Nicht nur Wichser, sondern mörderische Wichser! Kommunisten haben das Vergasen von Menschen erfunden. Seit 1936 hat der NKWD LKWs benutzt, deren Abgase ins Innere geleitet wurde. Erfinder dieser Massentötungsmaschine war ein NKWD-Mitarbeiter namens Berg. Gaskammern wie bei den deutschen Sozialisten wurden nicht benötigt. So berichtet der Häftling Lew Rason, daß im Herbst 1937 sein Häftlingstransport aus Moskau mit 517 Mann abging. Im Frühjahr waren davon noch 22 Häftlinge am Leben – der „natürliche Schwund“ in sowjetischen Lagern. Von den 1 000 000 Erschießungen zwischen 1917 und 1990 will ich gar nicht erst anfangen. Zum Beispiel beschloß der NKWD am 5. August 1937 in den folgenden vier Monaten 75 950 „antisowjetische Elemente“, also einfache Leute von der Straße, zu verhaften und zu erschießen. Der Plan wurde übererfüllt. Während neun Monaten im Jahre 1937/38 wurden insgesamt 140 000 „Schädlinge“ erschossen. Da eignet sich gut ein Vergleich mit den Einsatzkommandos des SD der SS: sie erschossen am Anfang des Feldzugs in der UdSSR 90 000 Juden. Ausrottung ganzer Völker war den Kommunisten ebenfalls nicht fremd: als die halbe Million Tschetschenen und Inguschen im Frühling 1944 aus dem Kaukasus nach Kasachstan vertrieben wurden, brachte man die transportuntüchtigen Kranken, Greise und Kinder um, indem man sie z.B. in Scheunen trieb und diese anzündete und unter Feuer nahm. Insgesamt wurden 2,5 Millionen Menschen umgesiedelt, aus dem gleichen Grund, den die Deutschen für ihren Feldzug angaben (und noch heute für ihre Umvolkungsprogramme angeben): neue Siedlungsgebiete. Die Kommunisten haben es sogar soweit getrieben, daß nach dem Holocaust Stalin ein antijüdisches Pogrom plante und im Ostblock die „antizionistische“ Hetze sich in wirklich nichts von Streichers Stürmer unterschied.

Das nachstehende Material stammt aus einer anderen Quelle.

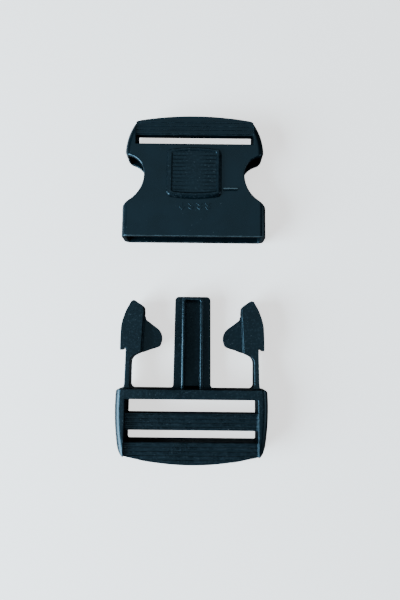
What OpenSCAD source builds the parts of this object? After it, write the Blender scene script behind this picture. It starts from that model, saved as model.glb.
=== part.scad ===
// Side-release buckle for 50 mm webbing, with a sliding lock button, lying open with its two halves apart.
// Millimetres. +Y runs from the plug to the receiver and +Z is up, and the origin is under the middle.

/* [Webbing] */
// Width between the receiver's end caps, which the webbing passes
receiver_slot_w = 51.5; // [50.5:0.5:51.5]
// Open length of the receiver's webbing slot
receiver_slot_l = 4.3; // [4.2:0.1:4.6]
// Width between the plug's side rails
plug_slot_w = 54.4; // [52:0.2:54.6]

/* [Both halves] */
// Thickness of both halves
body_h = 12.4; // [12:0.1:13]
// Radius of the long outer edges
edge_r = 3; // [2.5:0.25:3.5]
// Distance from the plug's front face to the receiver's mouth while apart
apart = 64; // [45:1:80]

/* [Receiver] */
// Width across the mouth
receiver_w = 61.9; // [61.5:0.1:62.5]
// Length from the mouth to the middle of the webbing bar
receiver_l = 54.4; // [54:0.1:55]
// Thickness of the side walls of the mouth
side_wall = 1.85; // [1.6:0.05:2]
// Thickness of the top and bottom plates
plate_t = 2; // [1.8:0.1:2]
// Width across the waist
waist_w = 43.5; // [42:0.5:45]
// Distance from the mouth to the waist
waist_y = 27.7; // [27:0.1:28.5]
// Thickness of the webbing bar
receiver_bar_t = 3.2; // [2.5:0.1:3.5]

/* [Lock button] */
// Width of the button
button_w = 23.6; // [23:0.2:25]
// Length of the button, at its middle
button_l = 22.5; // [21:0.5:23]
// Height of the button's rim above its underside
button_h = 1.6; // [1:0.1:1.8]
// How far the button slides towards the mouth
lock_travel = 2.5; // [1:0.5:3]

/* [Plug] */
// Widest part of the frame
plug_w = 63; // [62.6:0.2:63.6]
// Length of the frame, at its middle
plug_l = 30.2; // [30:0.1:30.6]
// Length of the tongue
tongue_l = 38.9; // [36:0.1:39]
// Width of the tongue
tongue_w = 15.2; // [14:0.2:15.4]
// Height of the tongue's rails above the surface
tongue_top = 8.9; // [8:0.1:9]

/* [Prongs] */
// Length of the prongs
prong_l = 36.9; // [36:0.1:37.2]
// Span over the barbs
barb_span = 60.4; // [60:0.2:60.8]
// Distance from the frame to the catching face of the barbs
barb_y = 16.1; // [15.6:0.1:16.6]
// Thickness of the springy stems
stem_t = 2.1; // [2:0.1:2.4]

/* [Hidden] */
$fn = 48;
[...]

Angesichts dieser Fakten waren die Angriffe etwa gegen Ernst Nolte grotesk. Es war einfach so, daß der Holocaust eine Reaktion auf den Kommunismus war: ohne den Zivilisationsbruch GULAG hätte es kein Auschwitz gegeben. Natürlich gab es keinen mechanisch-kausalen Zusammenhang, sondern nur eine „dialektische“ Verbindung, aber mit der Dialektik standen die „Dialektischen Materialisten“ ja schon immer auf Kriegsfuß.

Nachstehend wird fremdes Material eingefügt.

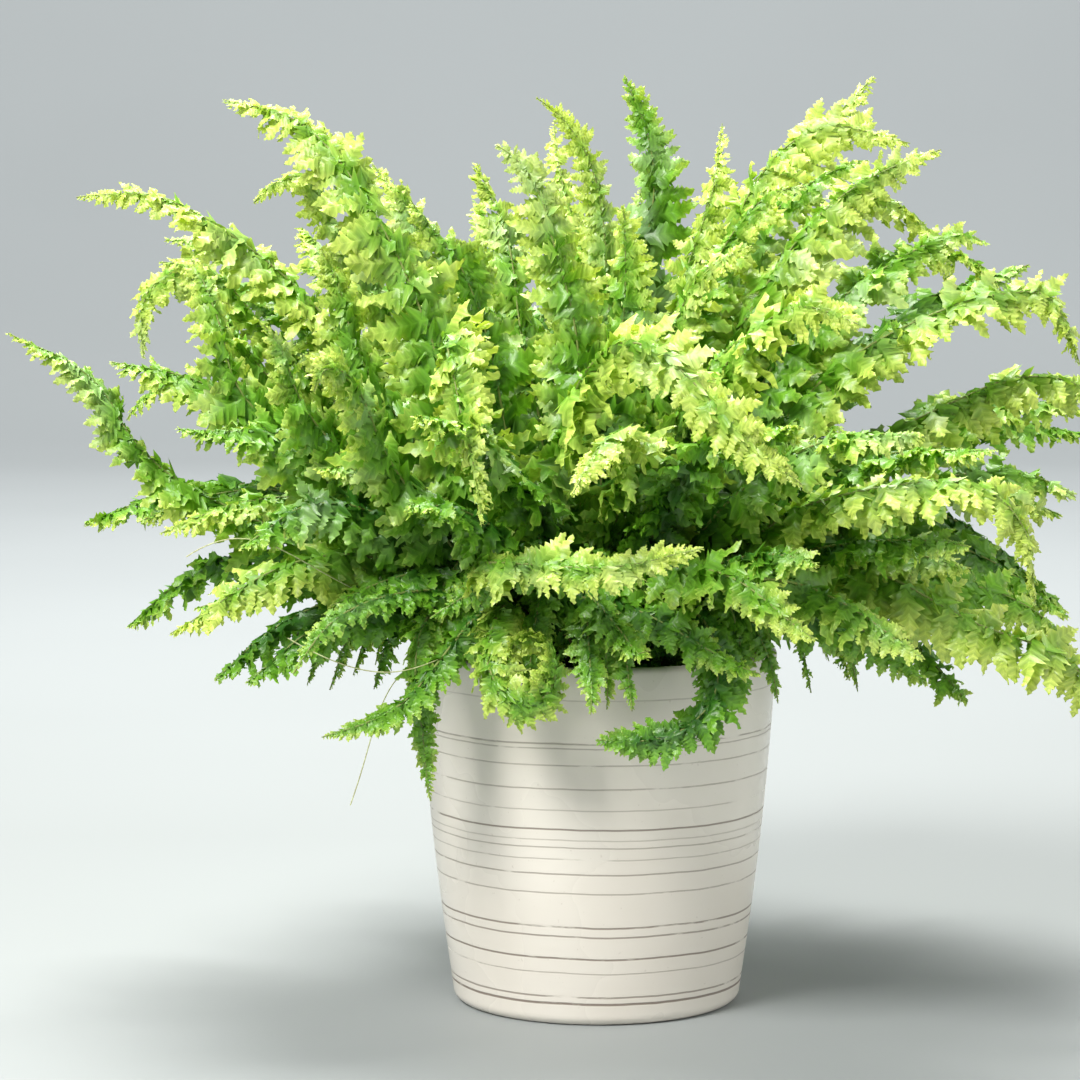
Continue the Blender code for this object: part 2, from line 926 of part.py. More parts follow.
def evaluated_triangles(obj):
    graph = bpy.context.evaluated_depsgraph_get()
    mesh = obj.evaluated_get(graph).to_mesh()
    mesh.calc_loop_triangles()
    points = np.array([v.co[:] for v in mesh.vertices])
    return points, np.array([t.vertices[:] for t in mesh.loop_triangles])


def unlikeness(nudge):
    """How much a nudge changes the look of a frond: a lift more than a swing, a roll the least."""
    swing, lift, roll = nudge
    return abs(swing) + 1.2 * abs(lift) + 0.25 * abs(roll)


def nudges(most_swing, most_lift):
    """Small turns of a frond, the least first: its swing, its lift and its roll in degrees."""
    swings = [most_swing * i / SWING_STEPS for i in range(-SWING_STEPS, SWING_STEPS + 1)]
    lifts = [most_lift * i / LIFT_STEPS for i in range(-LIFT_STEPS, LIFT_STEPS + 1)]
    tries = [(swing, lift, roll) for swing in swings for lift in lifts for roll in ROLLS]
    return sorted(tries, key=unlikeness)


def above_soil(points):
    """Whether all points past the collar stay over the soil, or are outside the pot."""
    radius = np.hypot(points[:, 0], points[:, 1])
    return bool(np.all((points[:, 2] > SOIL_EDGE + SOIL_DOME) | (radius > RIM_RADIUS)))


def bent_clear(frond, seat, crowd, mates, freedom):
    """The frond's surface and skin with the least nudge that keeps it clear of all others."""
    fewest, best = math.inf, None
    foot_height = STEM_FOOT + MATE_STEP * len(mates)
    for slim, nudge in itertools.product(SLIMS, nudges(*freedom)):
        spine = Spine(frond, seat, foot_height, nudge)
        surface = blade_surface(frond.leaf * slim, spine)
        if not above_soil(surface[0][2 * STEM_SPANS :]):
            continue
        around, faces = skin(*surface)
        over_fork = faces[np.all(around[faces, 2] > SOIL_EDGE + TUFT_FORK, axis=1)]
        crossings = crowd.crossings(around, faces)
        crossings += sum(mate.crossings(around, over_fork) for mate in mates)
        if crossings < fewest:
            fewest, best = crossings, (surface, (around, faces))
        if not crossings:
            break
    return best


def tuft_surfaces(fronds, seat, crowd, freedom):
    """The surfaces of the fronds that share a seat, each bent clear of all the others."""
    surfaces, mates = [], []
    for frond in fronds:
        surface, around = bent_clear(frond, seat, crowd, mates, freedom)
        surfaces.append(surface)
        mates.append(Crowd(*around))
    for mate in mates:
        crowd.add(mate.points, mate.faces)
    return surfaces


def make_frond(name, surface, collection, material):
    """One frond: its open surface, given its thickness."""
    points, faces, thickness = surface
    mesh = bpy.data.meshes.new(name)
    mesh.from_pydata(points.tolist(), [], faces.tolist())
    mesh.update()
    obj = make_object(name, mesh, collection, material)
    thinnest = LEAF_THICKNESS / STEM_THICKNESS
    group = obj.vertex_groups.new(name="thickness")
    for index, value in enumerate(thickness):
        weight = (value / STEM_THICKNESS - thinnest) / (1 - thinnest)
        group.add([index], max(weight, 0.0), "REPLACE")
    solid = obj.modifiers.new("thickness", "SOLIDIFY")
    solid.thickness = STEM_THICKNESS
    solid.offset = 0.0
    solid.vertex_group = group.name
    solid.thickness_vertex_group = thinnest
    return obj


def fuse(objects):
    """Joins the objects into one solid, which keeps the first one's name."""
    first, *others = objects
    if not others:
        return
    for other in others:
        join = first.modifiers.new("join", "BOOLEAN")
        join.operation = "UNION"
        join.solver = "EXACT"
        join.object = other
    graph = bpy.context.evaluated_depsgraph_get()
    mesh = bpy.data.meshes.new_from_object(first.evaluated_get(graph))
    first.modifiers.clear()
    first.data = mesh
    for other in others:
        bpy.data.objects.remove(other, do_unlink=True)


def grown_frond(heading, habit, chance):
    """A frond that leans out, bends over by its weight and sways a little to one side."""
    heading = math.radians(heading + chance.uniform(-HEADING_PLAY, HEADING_PLAY))
    lean = habit.lean + chance.uniform(-LEAN_PLAY, LEAN_PLAY)
    sway = math.radians(chance.uniform(-SWAY_PLAY, SWAY_PLAY))
    step = habit.length * chance.uniform(1 - LENGTH_PLAY, 1 + LENGTH_PLAY) / TUFT_STEPS
    start, height = TUFT_START
    point = np.array((start * math.cos(heading), start * math.sin(heading), height))
    points = []
    for share in (np.arange(TUFT_STEPS) + 0.5) / TUFT_STEPS:
        slope = math.radians(90 - lean - habit.bend * share**BEND_POWER)
        aim = heading + sway * share**2
        level = math.cos(slope)
        point = point + step * np.array(
            (level * math.cos(aim), level * math.sin(aim), math.sin(slope))
        )
        points.append(tuple(point))
    return Frond(tuple(points[3::4]), habit.leaf, 0.0, habit.age)


def tufts():
    """The fronds of each tuft, with small chance turns that are the same each time."""
    chance = random.Random(SEED)
    made = []
    for row in TUFTS:
        for i in range(row.count):
            heading = row.first + (row.last - row.first) * i / (row.count - 1)
            made.append([grown_frond(heading, habit, chance) for habit in row.habits])
    return made


def remove_all_objects():
    for obj in list(bpy.data.objects):
        bpy.data.objects.remove(obj, do_unlink=True)


def main():
    remove_all_objects()
    parts = make_collection("potted_boston_fern")
    cutters = make_collection("cutters")
    glaze = make_material("cream_glaze", (0.72, 0.68, 0.60), 0.22)
    earth = make_material("potting_soil", (0.045, 0.030, 0.020), 0.95)
    ages = (
        (0.34, make_material("new_frond", (0.40, 0.60, 0.07), 0.45)),
        (0.64, make_material("green_frond", (0.16, 0.40, 0.04), 0.45)),
        (1.01, make_material("old_frond", (0.06, 0.22, 0.03), 0.5)),
    )
    pot = make_pot(parts, glaze)
    shown = [*FRONT_FRONDS, *LEFT_FRONDS, *RIGHT_FRONDS, *TOP_FRONDS]
    plan = [([frond], SHOWN_FREEDOM) for frond in shown]
    plan += [(fronds, TUFT_FREEDOM) for fronds in tufts()]
    seats = seat_places([fronds[0] for fronds, freedom in plan])
    crowd = Crowd(*evaluated_triangles(pot))
    for number, ((fronds, freedom), seat) in enumerate(zip(plan, seats), start=1):
        material = next(made for limit, made in ages if fronds[0].age <= limit)
        surfaces = tuft_surfaces(fronds, seat, crowd, freedom)
        fuse([make_frond(f"frond_{number:02d}", surface, parts, material) for surface in surfaces])
    make_soil(parts, cutters, earth, seats)


main()
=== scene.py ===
"""The looks of a potted Boston fern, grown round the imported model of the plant.

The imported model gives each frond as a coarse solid. Its rib, the way that its face turns and the
reach of its leaflets are read from there, and the ruffled leaflets are grown along them. Young
fronds are added in the widest rooms between those, and short ones all round the rim. Lengths are
in metres, with +Z up and the front of the plant towards -Y.
"""

import collections
import itertools
import json
import math

import bpy
import numpy as np
from bpy.props import FloatProperty, FloatVectorProperty, IntProperty, PointerProperty
from bpy.types import Operator, Panel, PropertyGroup
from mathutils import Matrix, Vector


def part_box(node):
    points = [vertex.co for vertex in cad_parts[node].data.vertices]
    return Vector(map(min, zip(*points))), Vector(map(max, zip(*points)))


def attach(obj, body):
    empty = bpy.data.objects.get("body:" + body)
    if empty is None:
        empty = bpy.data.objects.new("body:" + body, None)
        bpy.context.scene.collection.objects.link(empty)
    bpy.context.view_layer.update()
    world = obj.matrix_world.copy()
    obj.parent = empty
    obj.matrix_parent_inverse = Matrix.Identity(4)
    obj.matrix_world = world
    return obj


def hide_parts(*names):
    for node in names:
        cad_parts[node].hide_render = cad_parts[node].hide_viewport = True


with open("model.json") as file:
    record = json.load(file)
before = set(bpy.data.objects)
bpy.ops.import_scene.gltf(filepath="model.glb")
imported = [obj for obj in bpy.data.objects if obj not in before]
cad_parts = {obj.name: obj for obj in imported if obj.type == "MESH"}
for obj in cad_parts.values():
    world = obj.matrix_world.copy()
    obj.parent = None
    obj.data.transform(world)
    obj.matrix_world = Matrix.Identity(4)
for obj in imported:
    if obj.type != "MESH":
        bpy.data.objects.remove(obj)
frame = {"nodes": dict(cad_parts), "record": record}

bl_info = {
    "name": "Potted Boston fern",
    "version": (1, 0, 0),
    "blender": (4, 5, 0),
    "location": "View3D > Sidebar > Fern",
    "description": "Grows the leaflets of a Boston fern and turns its glazed pot round a packed model",
    "category": "Object",
}

UP = np.array((0.0, 0.0, 1.0))

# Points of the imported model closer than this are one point
SAME_POINT = 1e-5

# Points across a rib are closer than this, and all others are further apart
RIB_REACH = 0.0024

# Young fronds grow halfway between packed ones whose tips are this far apart, at most this many.
# No other tip is closer to theirs than the least room, and they are this long beside the two
TIPS_APART = (0.045, 0.140)
MOST_YOUNG = 34
LEAST_ROOM = 0.030
YOUNG_LENGTH = 0.95

# Each leaflet is a grid of this many rows along it and columns across it, fine for large ones and
# coarse for small ones, in as many forms as this, and a leaflet shorter than this is a small one
FINE_GRID = (14, 2)
COARSE_GRID = (8, 2)
LEAFLET_FORMS = 14
SMALL_LEAFLET = 0.0095

# The pieces that the fronds are grown as: the nodes that each one stands for, by their numbers
FROND_PIECES = {
    "front_fronds": range(1, 10),
    "upper_front_fronds": range(10, 20),
    "left_fronds": range(20, 30),
    "right_fronds": range(30, 41),
    "crown_fronds": range(41, 46),
    "front_tufts": range(46, 50),
    "back_tufts_right": range(50, 53),
    "back_tufts_left": range(53, 56),
    "inner_tufts": range(56, 59),
}

# How long the leaflets of some fronds are, and how far apart, beside those of the others
GROWTH = {
    "frond_01": (1.20, 0.70),
    "frond_02": (1.12, 0.62),
    "frond_03": (0.80, 0.80),
    "frond_04": (0.90, 0.80),
    "frond_05": (0.75, 0.90),
    "frond_06": (0.80, 0.90),
    "frond_07": (0.80, 0.90),
    "frond_08": (0.85, 0.95),
    "frond_09": (0.85, 0.95),
    "frond_43": (1.30, 1.00),
}

# Fronds whose tips wind on in a spiral: the turn, and its radius at the start and the end
SPIRALS = {"frond_01": (math.radians(290), 0.0115, 0.0050)}

# Short fronds round the rim: how many, their leaflets' length, how far along these are full, and
# the way that the fronds take, by the distance from the middle and the height over the soil
RIM_FRONDS = 28
RIM_LEAFLET = 0.0112
RIM_FIRST = 0.030
RIM_ROUTE = (
    (0.036, -0.004),
    (0.048, 0.026),
    (0.064, 0.047),
    (0.086, 0.051),
    (0.106, 0.038),
    (0.119, 0.016),
    (0.125, -0.004),
)

# How a rib sways: the lengths of its quick and its slow waves, how far it strays to its sides, how
# far its face turns with each wave, and how bluntly its row of leaflets ends
QUICK_WAVE = (0.055, 0.085)
SLOW_WAVE = (0.10, 0.15)
MOST_STRAY = 0.0030
QUICK_TURN = math.radians(20)
SLOW_TURN = math.radians(12)
BLUNTNESS = (2.8, 6.0)

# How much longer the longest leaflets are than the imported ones
LONGER = 1.30

# The mound's middle and its half sizes: a leaflet well inside them is painted darker, as the shade that
# falls inside the mound
MOUND_MIDDLE = (0, 0, 0.16)
MOUND_REACH = (0.26, 0.22, 0.26)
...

In Archipel Gulag legte Solschenizyn den Roten Faschismus bloß. Mit diesem Buch waren die Bolschewiki erledigt. In seinem zweiten großen Werk Das Rote Rad, das vom Revolutionsjahr 1917 und dessen Vorgeschichte handelt, beachtet er die Bolschewiki und ihren lächerlichen Oktober-Putsch gar nicht, sondern konzentriert sich auf die Februar-Revolution: all sein Haß gilt den antiautoritären Liberalen, die das eigentliche Verhängnis darstellen.

In einem Buch von Michail Bakunin unterstrich sich Stalin folgenden Satz: „Verlieren Sie keine Zeit des Zweifels an sich selbst, weil das die sinnloseste Beschäftigung ist von denen, die der Mensch erdacht hat“ (Wolkogonow: Stalin, S. 237). Bakunins Satz sagt alles über Stalins Verhalten, seinen Charakter aus. Der Schlüssel zum Modju per se (Mocenigo-Djugashwilli). Aber ist das nicht auch irgendwie „Stirneriansch“? Immerhin wußten Bakunin und Stirner voneinander. Über den „Nihilisten“ Netschajew war Lenin mit Bakunin verbunden. Dergestalt findet sich Stirner nicht nur, wie allgemein bekannt ist, im Gründungsgebälk des italienischen Faschismus, sondern auch (wie ich an einem Beispiel zeigen werde) des deutschen Nationalsozialismus und eben auch des Bolschewismus.

All das („inspiriert durch Stirner“) beruht auf einer „mißglückten biologischen Revolution“: die lokalen Autoritäten (das Über-Ich) werden beseitigt, doch alles wird schlimmer, weil an ihre Stelle eine abgehobene, vollkommen kontaktlose und deshalb im Effekt massenmörderische zentrale Autorität tritt (das ultimative Über-Ich).